The federal bureaucracy’s power permeates every aspect of American life and death; federal functionaries will be with you on your death bed. However, a new law signed by President Trump called the Trickett Wendler, Frank Mongiello, Jordan McLinn, and Matthew Bellina Right to Try Act of 2017 amends the Federal Food, Drug, and Cosmetic Act “to exempt, from specified requirements and restrictions under that Act and other laws, the provision of certain unapproved, investigational drugs to a terminally ill patient who has exhausted approved treatment options and is unable to participate in a clinical trial involving the drugs.” In other words, nameless, faceless bureaucrats at the Food and Drug Administration (FDA) cannot prevent physicians from providing a drug(s) that has not been approved by the bureaucracy to their terminally ill patients.

President Trump signs the Right to Try Act.
It is a sad, terrible thing when a person hears his physician tell him, he has a terminal illness, and there are no government-approved treatments for him. Once a patient gets past the shock of learning his illness is going to take his life, he and his family start to research his illness. Part of their research is a search for treatment, and sometimes they discover there is an investigational drug available, not in America, in another country that doesn’t have an omnipotent bureaucracy. If the patient has the funds, he will travel to seek a cure, if he is poor, he languishes and eventually dies.
Functionaries in the FDA make life and death decisions based on their declaration that they possess special knowledge, Godlike knowledge, that qualifies them to decide the viability of every pharmaceutical drug.
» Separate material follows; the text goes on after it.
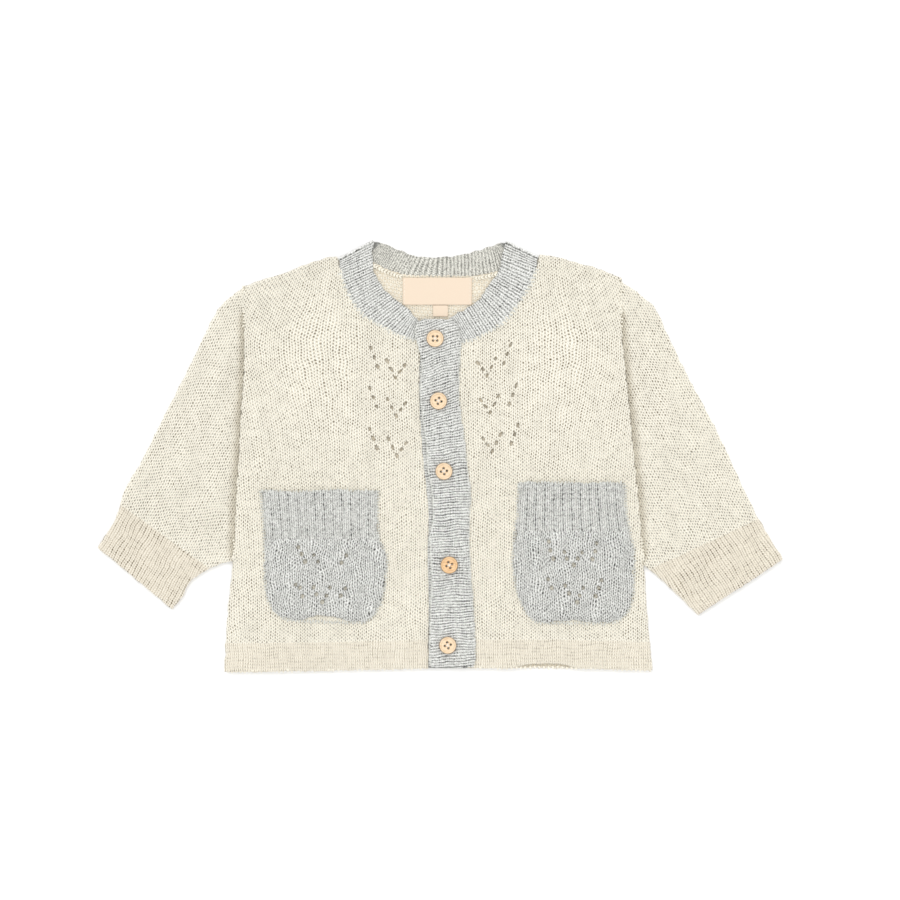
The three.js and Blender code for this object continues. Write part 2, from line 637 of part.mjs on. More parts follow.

In America, a pharmaceutical medication does not get prescribed until the FDA gods give their blessing; this denies terminally ill patients the chance for relief and a possible cure.
The Right to Try Act is a step in the right direction, but it doesn’t go far enough. The Right to Try Act maintains the FDA’s control over investigational drugs. Before a physician can provide a medication to a patient, he has to ensure that it is an “approved investigational drug” based on criteria determined by FDA administrators; the requirements are too lengthy and convoluted to list here.
The FDA has done an abysmal job of evaluating the efficacy and potential dangers of prescription medications. The self-proclaimed experts who inhabit the hundreds of departments and agencies in Washington, D.C. are woefully incompetent, and their incompetence is fatal. There is no rational reason to allow FDA bureaucrats to dictate the treatment options for terminally ill patients.
Terminally ill patients do not need the federal government, they and their physicians need the freedom to make every effort to attack and possibly cure the fatal diseases that plague them. Physicians, hospitals, and patients can address the possible ramifications of the use of a drug or any other course of treatment that has not been approved by the FDA with documents that shield all parties from liability.
Hopefully, the Right to Try Act is the start of restoration of liberty and hope for terminally ill patients.